There is a wide array of genres and forms: organ preludes, religious processional music, sonatas and Romantic monothematic poems, fugues, etc. There are frequent examples of stylization, mostly derived from the German Baroque. Such example of stylization is Stefan Ikonomov’s “Prelude, Choral and Fugue.” Although relatively unknown and rarely performed, this piece is amazing, it has the tonal and harmonic signature of its author, along with impressive artistic emulation of a quasi-romantic choral prelude and fugue on a chromatic subject.
Velislav Zaimov (1951) is one of the most prolific composers in Bulgaria’s history. He has written 14 symphonies, a requiem, five symphonic fantasies, 12 concertos, large body of music for string and wind orchestra, pieces for practically every instrument and a small mountain of chamber music. His organ œvre includes a concerto for organ and orchestra, two solo sonatas, a Fantasy, two chamber sonatas (for organ and violin and organ and cello), a number of choral preludes and a choral fantasy. Almost all of these works are dedicated to Bulgarian organist Stefan Dalchev, a friend of Zaimov, he could be called his Ricardo Viňes. Additionally, he has used organ in his Symphony #4 and Symphonic Fantasy #2.
Zaimov was educated in the Sofia Music Academy and has taught in it since 1989. He has taught different music subjects, as well as composition, also in Sofia Music School, Plovdiv Music Academy and elsewhere.

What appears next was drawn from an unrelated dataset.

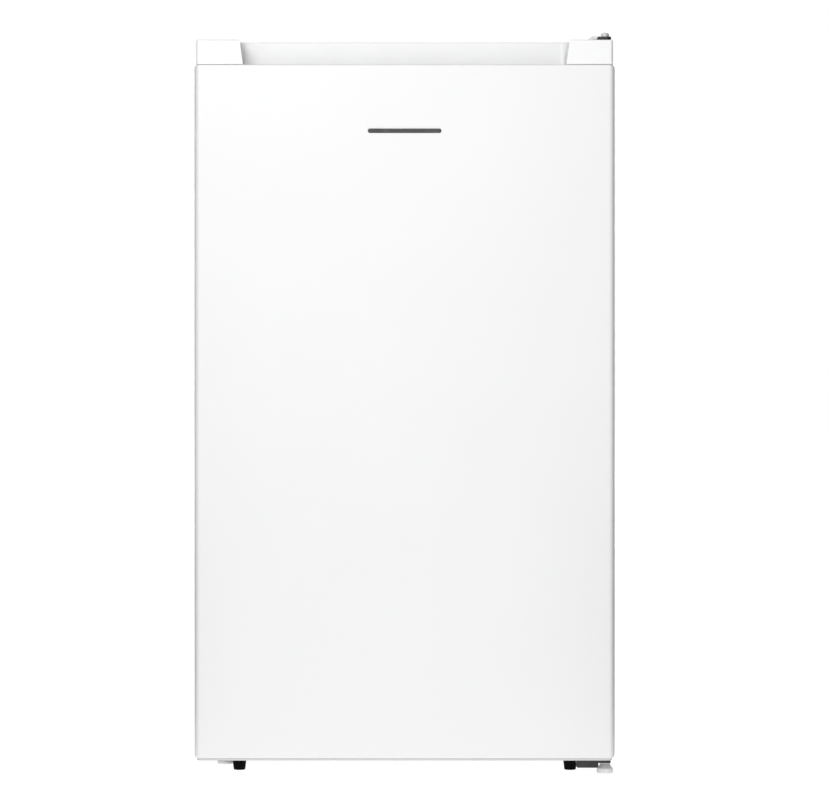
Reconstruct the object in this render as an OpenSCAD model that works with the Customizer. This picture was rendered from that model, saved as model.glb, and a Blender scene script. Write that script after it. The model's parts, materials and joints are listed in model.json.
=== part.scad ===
// Free-standing mini fridge, 48 cm wide, with one door hung on the right and an ice box inside.
// Millimetres. +Z is up, the door faces -Y and +X is to the right of someone facing the door.
// The origin is on the floor, below the centre of the bounding box.

/* [Overall] */
// Width across the door and the cabinet
width = 480; // [470:1:500]
// Depth from the door's face to the condenser's outer wires
depth = 500; // [495:1:530]
// Height of the worktop above the floor
worktop_z = 840; // [836:1:850]
// Thickness of the worktop
worktop_t = 25; // [20:1:28]

/* [Cabinet] */
// Thickness of a side wall, foam and skins together
side_wall = 34; // [30:1:36]
// Thickness of the back wall
back_wall = 38; // [34:1:40]
// Depth of the compressor's compartment, forward of the back panel
machine_depth = 145; // [140:1:150]
// Height of the compartment's ceiling above the floor
machine_z = 205; // [203:1:210]

/* [Door] */
// Thickness of the door, without its seal
door_depth = 46; // [42:1:50]
// Height of the door's lower edge above the floor
door_z0 = 17.4; // [17.2:0.1:18]
// How far the metal skin stops below the worktop, where the handle cap stands up
cap_rise = 28.8; // [26:0.2:31]
// Radius of the skin's long vertical edges
door_edge_r = 7; // [5:0.5:8]
// Radius of the skin's corners, seen from the front
door_corner_r = 4.5; // [3:0.5:6]
// Inset of the hinge pins from the door's right edge
pin_inset = 10; // [9.5:0.5:10]

/* [Inside] */
// Height of the lower shelf's glass
lower_shelf_z = 375; // [370:1:380]
// Height of the upper shelf's glass
upper_shelf_z = 505; // [500:1:510]
// Depth of a door balcony, front to back
balcony_depth = 85; // [70:1:88]

/* [Condenser] */
// Number of horizontal runs of the condenser's tube
runs = 13; // [9:2:13]
// Number of wires on each face of the condenser
wires = 22; // [10:2:26]

/* [Hidden] */
$fn = 48;

// Sheets and clearances
skin = 0.7;          // painted steel
liner_t = 1.6;       // vacuum-formed plastic
moulding = 2.4;      // injection-moulded walls
gap = 0.1;           // between pieces that lie against each other
lid_gap = 0.3;       // between pieces on different bodies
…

According to his own words (a part of this article is based on my interview with him), Zaimov considers his style mainly influenced by Honegger, Hindemith and Shostakovich. The later seems to have influenced him particularly in the rhythmical regard. While Zaimov’s music could not be called tonal in the traditional sense, it is also not atonal, its development is based on chromatic “intonation nuclei” that undergo different transitions; his vertical and horizontal thinking are both based on rather strict rules defined by the author over his 40+ year composition activity. According to the composer, there must not be any contradiction between horizontal and vertical. The system of these rules brings on as a result characteristic structures, that are unmistakably Zaimov’s; they cannot be confused with anybody else’s. His style is rather easy to identify, both as sound and score.
While some people seem to find his music sounding too “sad”, the composer himself comments that these reactions are somewhat accidental and subjective. He perceives his own music in a rather abstract way, characterizing it as “construction in time, consisting of a ‘climb’, ‘plateau’ and ‘descent’.” He believes that his music can bring on different associations, depending on the listener.

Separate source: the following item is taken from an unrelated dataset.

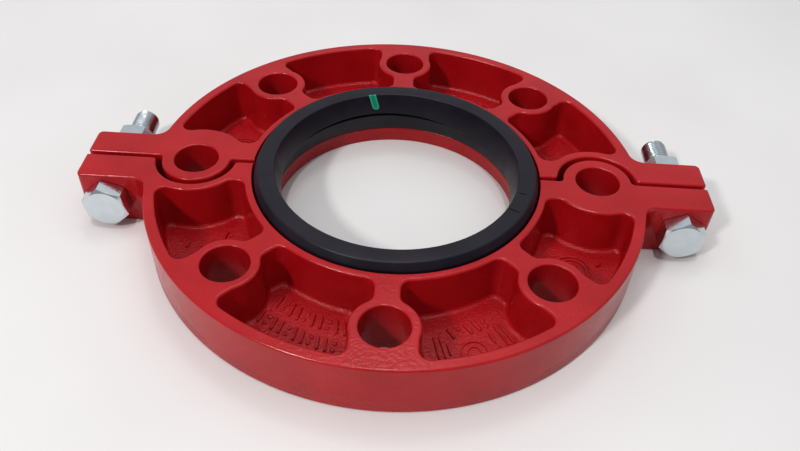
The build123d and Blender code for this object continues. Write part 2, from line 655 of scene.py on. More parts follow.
@dataclass(frozen=True)
class RedEnamel:
    """Glossy red enamel over a sand-cast surface, which stays rough on the pocket floors."""

    deep: tuple[float, float, float] = (0.34, 0.006, 0.010)
    bright: tuple[float, float, float] = (0.41, 0.010, 0.015)
    roughness: tuple[float, float] = (0.15, 0.26)
    specular: float = 0.43
    rough_below_mm: float = 6.0
    peel_mm: float = 0.20
    grain_mm: float = 0.45

    def material(self) -> bpy.types.Material:
        """Build the finish.

        Returns:
            The node material.
        """
        board = NodeBoard("red_enamel")
        shader = board.shader
        height = board.axes()[2]
        on_floor = board.ramp(height, (self.rough_below_mm + 1) * MM, self.rough_below_mm * MM)
        off_back = board.ramp(height, 0.5 * MM, 3 * MM)
        rough_cast = board.math("MULTIPLY", on_floor, off_back)
        tint = board.ramp(board.noise(scale=38, detail=4, roughness=0.6), 0.35, 0.65)
        colour = board.blend(tint, self.deep, self.bright)
        board.link(colour, shader.inputs["Base Color"])
        gloss = board.ramp(board.noise(scale=120, detail=3, roughness=0.6), 0.3, 0.7, *self.roughness)
        board.link(gloss, shader.inputs["Roughness"])
        shader.inputs["Specular IOR Level"].default_value = self.specular
        peel = board.bump(board.noise(scale=620, detail=3, roughness=0.55), self.peel_mm, strength=0.75)
        grain = board.bump(board.noise(scale=950, detail=3, roughness=0.6), self.grain_mm,
                           board.ramp(rough_cast, 0.0, 1.0, 0.12, 1.0), peel)
        board.link(grain, shader.inputs["Normal"])
        return board.material


@dataclass(frozen=True)
class PaintStripe:
    """A short daub of paint down the inside of the gasket's upper lip.

    Attributes:
        colour: Colour of its core.
        rim_colour: Colour of its thinner rim.
        angle_deg: Direction of the daub from the pipe axis.
        width: Its width, in millimetres.
        lower_end: Height of its lower end.
        slant: How far it moves sideways for each millimetre of height.
        ragged: How uneven its edge is.
        edge: Half the width over which it fades out.
    """

    colour: tuple[float, float, float] = (0.0, 0.235, 0.13)
    rim_colour: tuple[float, float, float] = (0.035, 0.34, 0.22)
    angle_deg: float = 103.7
    width: float = 3.7
    lower_end: float = 21.4
    slant: float = -0.25
    ragged: float = 0.25
    edge: float = 0.12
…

An interesting trend, developed by Zaimov, is his treatment of choral prelude composition. Since his melodic-harmonic language constraints make it problematic to use preexisting choral melodies, he composes his own, based on the original text. His melodies adhere to his own rules, hence they sound very “Zaimovian.” Once composed, they undergo “standard” choral prelude-writing techniques, preserving their characteristics in vertical and horizontal. The same is correct for his choral fantasy.
Zaimov claims that writing for organ has its own specifics – according to the composer the organ does not tolerate “trivial music, based on cheap effects.” It is not suitable for music with light, entertaining nature. Organ’s sound seems rather “objective” and “far from human motions” to him, and when writing for organ one has to keep in mind organ’s unique features, character and possibilities.
Zaimov’s music for organ is available from the Union of Bulgarian Composers.